Crítica: Rapture
Ano passado a Netflix disponibilizou em seu catálogo a excelente minissérie documental em 4 episódios Hip-Hop Evolution (indicada em nosso Garimpo Netflix: Hip-Hop). Produzida originalmente pela HBO e dirigida pelo experiente documentarista musical Sam Dunn, Hip-Hop Evolution se propunha a contar de forma audiovisual a história dos primórdios do movimento e consegue entregar uma obra absolutamente competente em sua proposta.
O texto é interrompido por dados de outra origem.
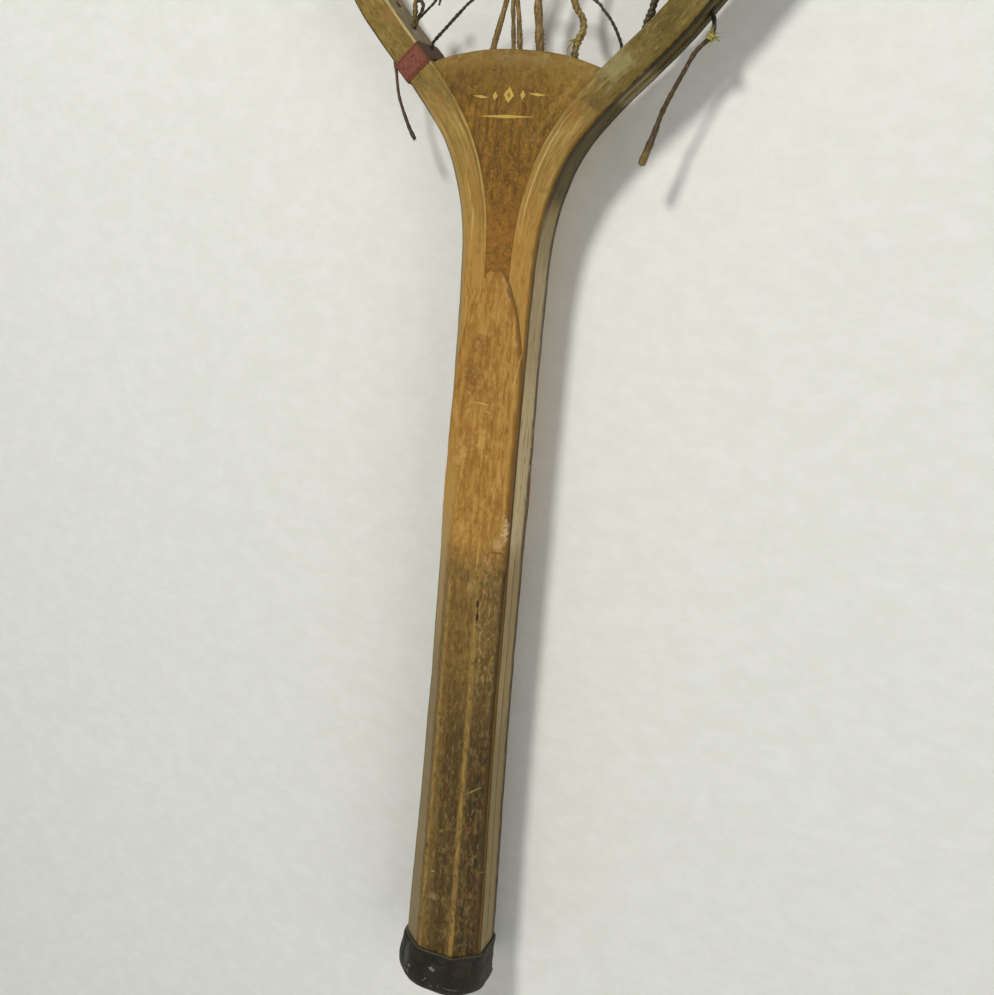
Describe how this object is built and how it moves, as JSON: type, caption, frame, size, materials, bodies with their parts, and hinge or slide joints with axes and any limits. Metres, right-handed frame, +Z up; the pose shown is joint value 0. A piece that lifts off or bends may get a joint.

Ano passado, a HBO lançou a espetacular minissérie documental “The Defiant Ones“, na qual a parceria entre os mitológicos Dr. Dre e Jimmy Iovine é dissecada e apresentada como um dos grandes turning points dentro da história do Hip-Hop. E eu acabo de descobrir que ela foi disponibilizada na Netflix há poucas semanas.
Consagrando a era dos documentários sobre o gênero musical que mais cresce no planeta já há décadas (não, meus amigos, não é o sertanejo universitário), a Netflix, em parceria com o rapper Nas, lança Rapture (um trocadilho com culture e rapture, palavra em inglês que quer dizer arrebatamento, um enlevo dos sentidos), minissérie em 8 episódios de 1 hora cuja proposta é oferecer um olhar ao Rap enquanto gênero musical nos dias de hoje, deixando de lado um pouco o Hip-Hop enquanto movimento e focando realmente nas transforações que o gênero vem passando.
Para tanto, Rapture acompanha a vida de 8 rappers. 6 deles – Logic, G-Easy, Rapsody, 2 Chainz, A Boogie wit da Hoodie (nome mais escroto do hip-hop) e Just Blaze – são iniciantes que começam a experimentar o estrondoso sucesso de que os demais, os estabelecidíssimos Nas e T.I., já usufruem. A ideia é demonstrar o quanto o rap se tornou abrangente enquanto forma de arte, alastrando-se para temas relevantes como a misoginia e o cuidado com aflições mentais como depressão, ansiedade e afins, assuntos sempre evitados em um gênero que se tornou célebre pela objetificação da mulher (ou bitch como eles gostam de dizer) ou a glorificação do quão fodões e absolutamente livres de qualquer problema de “bichinha” como depressão e pensamentos suicidas são seus MCs com pose de bandido.
É uma proposta louvável e relevante, mas que sofre em sua execução um tanto chapa-branca, pouco crítica e quase em nada documental, assemelhando-se quase a um reality show tamanha é a vontade de se demonstrar os artistas sob uma luz favorabilíssima. Felizmente, a tese apresentada é poderosa o suficiente para que a série ainda valha a pena, superando até mesmo o extremamente maniqueísta caráter semi-messiânico atribuído a alguns dos artistas.
Curiosamente, é justamente no episódio que mais canoniza o artista que a série se destaca. Ao demonstrar a “conversão” de T.I. – cujo primeiro grande sucesso narrava a história de que ele era o homem elástico porque era o material que ele usava para juntar maços e maços de dinheiro e com eles pegar todas as piranhas do local – em uma figura importante na luta pelos direitos iguais dos negros nos EUA. Aqui praticamente se abandona a música e o foco é voltado quase que exclusivamente para este assunto tão pertinente e sempre atual, o que, por si só, é excelente, mas que sofre pelo excesso de roteirização dos acontecimentos.
No mais, temos episódio atrás de episódio com uma formuleta até eficiente, entremeando trechos de performances dos artistas em shows com ensaios e depoimentos nos quais eles, invariavelmente, entendem que são alguma espécie de segunda vinda de Jesus Cristo, naquele rompante de confiança e falsa auto-estima tão próprio dos artistas e rappers em especial.
Ainda que não seja tão competente em sua execução quanto as demais obras aqui mencionadas, Rapture certamente enlevará os amantes deste gênero e, em especial, qualquer um que tenha algum carinho por qualquer um dos artistas retratados. De todo modo, não deixem de conferir o já referido Garimpo Netflix: Hip-Hop caso queiram assistir algo que lhes permita entender melhor sobre as raízes deste movimento, bem como ser absolutamente devastados pela qualidade absurda de Atlanta, série tão excepcional que me colocou numa missão de convencer o mundo todo a assistir.